A typical Urban Rebounding class consists of five minutes of warm-ups, 25 minutes of choreographed cardio on the rebounder, 10 minutes of jogs, sprints and plyometrics (jumping exercises), 10 minutes of strength work and then a final 10-minute stretch on the rebounder. Christopher Blake Mays, a former Disney acrobat who teaches Urban Rebounding at Crunch Fitness, says it's possible to burn 700 calories in a 60-minute class. "I was drawn to it myself because I was looking for a fun workout that wouldn't hurt my joints," Mays says. People of all ages, even those with arthritis and pregnant women, take his classes. (Always consult with your physician before starting an exercise program.)

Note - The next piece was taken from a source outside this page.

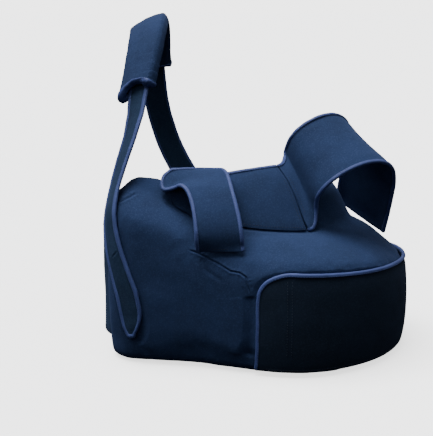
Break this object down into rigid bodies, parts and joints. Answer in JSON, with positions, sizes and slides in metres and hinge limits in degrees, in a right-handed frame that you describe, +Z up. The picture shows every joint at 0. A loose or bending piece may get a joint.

Jodi Lin Wiener, a 29-year-old fashion publicist in New York City, has been taking Urban Rebounding with Mays for more than two years. "I just love the fantastic rush I feel when I walk out [of each class]," she says. She even did an "Urban Rebounding marathon" this year to benefit the American Diabetes Association. "No matter how busy I am, I'll always make time for exercise," she notes. "But the opportunity to do something as enjoyable as Urban Rebounding makes going to the gym sheer delight." She also loves the effect this workout has had on her body. "When people notice that I've leaned up and lost weight, I tell them it has to do with rebounding," she says. "I love that you can do this exercise day in and day out because you never feel negative physical effects like you do with step, regular floor aerobics or kickboxing."
Mays adds: "When you rebound, you actually go into a semihypnotic state, or 'the zone.' It's the ideal time to visualize your dreams and goals." And he's quick to say that, although Urban Rebounding may be gaining popularity now, the exercise has been around for decades. "I definitely wouldn't call it a trend," he says. "I'd call it an experience to move you towards manifesting total mind-body health."
Al Carter, the founder of ReboundAIR Inc., is considered a pioneer of rebounding, and his workout is being used at health clubs across the country.